Children are crowned “champions” in systems so fragmented that the word itself loses meaning. Parents are asked to fund travel, costumes, entry fees, training camps, workshops, and extra coaching — all in the name of development, opportunity, and achievement. And eventually, the quiet question appears: development toward what?
Because if there is no real career path here — if the adult reality is mostly underpaid instruction, inconsistent gigs, and the unspoken truth that visibility matters more than medals — then what exactly are we selling to parents? What kind of world are we introducing into a child’s nervous system?
There is a particular cruelty in giving a child a ladder that leans against no building. I don’t think most dance instructors wake up thinking, Let’s scam parents. Life is rarely that cartoonish. What I see instead is something quieter and more tragic: an ecosystem that can’t survive on truth, so it survives on ritual.
Adults who once believed in the ladder. Who invested years into it. Who eventually hit the wall of adulthood and discovered that nobody outside the bubble cares.
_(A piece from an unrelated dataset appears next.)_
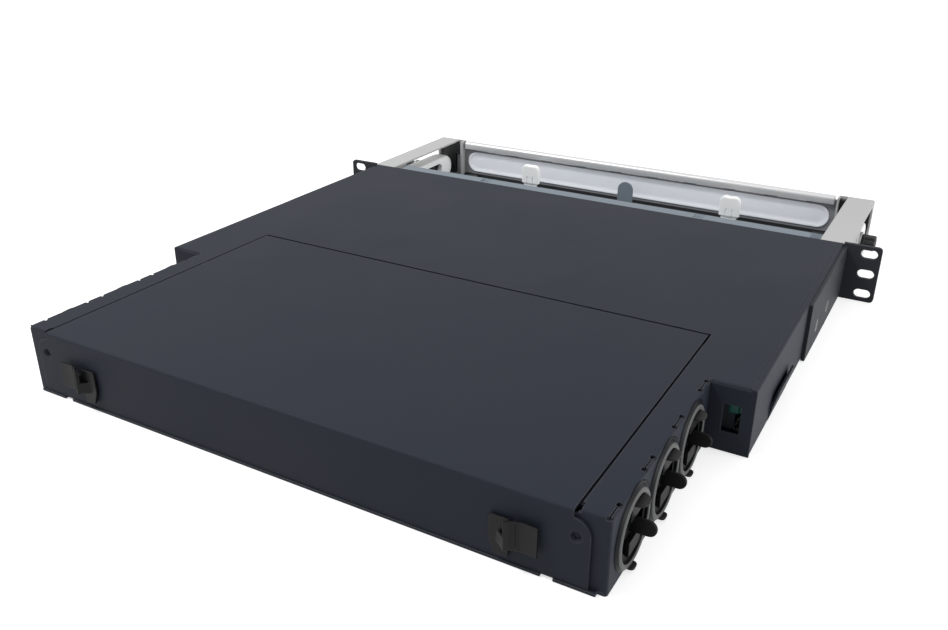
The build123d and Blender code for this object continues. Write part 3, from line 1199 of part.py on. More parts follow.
def door_rail():
    """The rounded bar along the door's top edge, slotted to take the leaf."""
    half = DOOR_HALF - DOOR_RAIL_END
    front = TROUGH_FRONT - DOOR_RAIL_PROUD
    back = front + DOOR_RAIL_DEPTH
    bar = block(-half, half, front, back, RAIL_FOOT, RAIL_CROWN)
    bar -= rounder("X", (front, RAIL_CROWN), DOOR_RAIL_ROUND, (-1, 1), -half - 1, half + 1)
    bar -= rounder("X", (back, RAIL_CROWN), DOOR_RAIL_ROUND, (1, 1), -half - 1, half + 1)
    groove = block(-half - 1, half + 1, DOOR_FRONT, DOOR_BACK, RAIL_FOOT - 1, RAIL_FOOT + DOOR_RAIL_SLOT)
    return bar - groove


def write_case():
    """The pieces that stay with the rack."""
    write("chassis_tub", chassis_tub())
    write("top_cover", top_cover())
    write_pair("rack_ear", ear())
    write("ear_screws", *ear_screws())
    plugs = []
    for i, y in enumerate(GLAND_Y):
        ring, plug = gland_ring(y), gland_plug(y)
        write(f"gland_ring_right_{i + 1}", ring)
        write(f"gland_ring_left_{i + 1}", other_side(ring))
        plugs += [plug, other_side(plug)]
    write("gland_plugs", *plugs)
    write_pair("slide_outer", slide_outer())
    write("slide_rivets", *slide_rivets())
    bar = tie_bar()
    write("tie_bars", bar, other_side(bar))
    rear_spool = spool(TIE_BAR_X - REAR_SPOOL_INSET, BODY_DEPTH + REAR_SPOOL_BACK, CASE_FLOOR,
                       REAR_SPOOL_RADIUS)
    write("rear_spools", rear_spool, other_side(rear_spool))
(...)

Now they keep the ladder alive — because it’s the only thing they have to offer, and sometimes the only thing they can bear to believe.
So the ceremony continues.
The cost of turning symbols into promises
And once you notice it here, you start noticing it elsewhere. Dance happens to be a place where the pattern is unusually visible — where symbols, effort, hope, and delayed reality collide in plain sight. But the pattern itself isn’t confined to it.
The greater danger isn’t that symbols exist. Symbols can be playful. A trophy can be a souvenir. Competition can be a game. The danger begins when symbols are mistaken for reality — when medals stand in for worth, when trophies quietly promise a future, while the world remains under no obligation to honor either.
So if there’s an ethical line here, it isn’t “children should never compete,” and it isn’t “everyone involved is acting in bad faith.” The line is simpler, and harder: are we giving young people an honest map?
Are we teaching them that effort, mastery, and joy can be meaningful even without a guaranteed outcome attached to them? Are we allowing discipline to stand on its own — without quietly selling destiny through symbols? Are we protecting their agency by telling the truth early, gently, consistently — while the ground is still soft?
Because hardship isn’t the real danger. Reality can be hard and still survivable. The real danger is delayed reality. The cliff edge disguised as a smooth road. The moment when the story ends and a young person realizes the world doesn’t care about the symbols they were taught to worship.
Maybe the task isn’t to destroy ceremonies or shame the people inside them. Shame only makes illusions harder to let go of. Maybe the task is quieter: to refuse to sell ladders that lean on nothing. To treat symbols as what they are — games, souvenirs, gestures — without turning them into prophecy.
Because yes, illusions can be warm. They can feel like care. They can feel like protection. But when the lights go out, only reality remains. And the kindest thing we can do for a young person is to hand them a map that matches the world — while there is still time to choose their path with open eyes.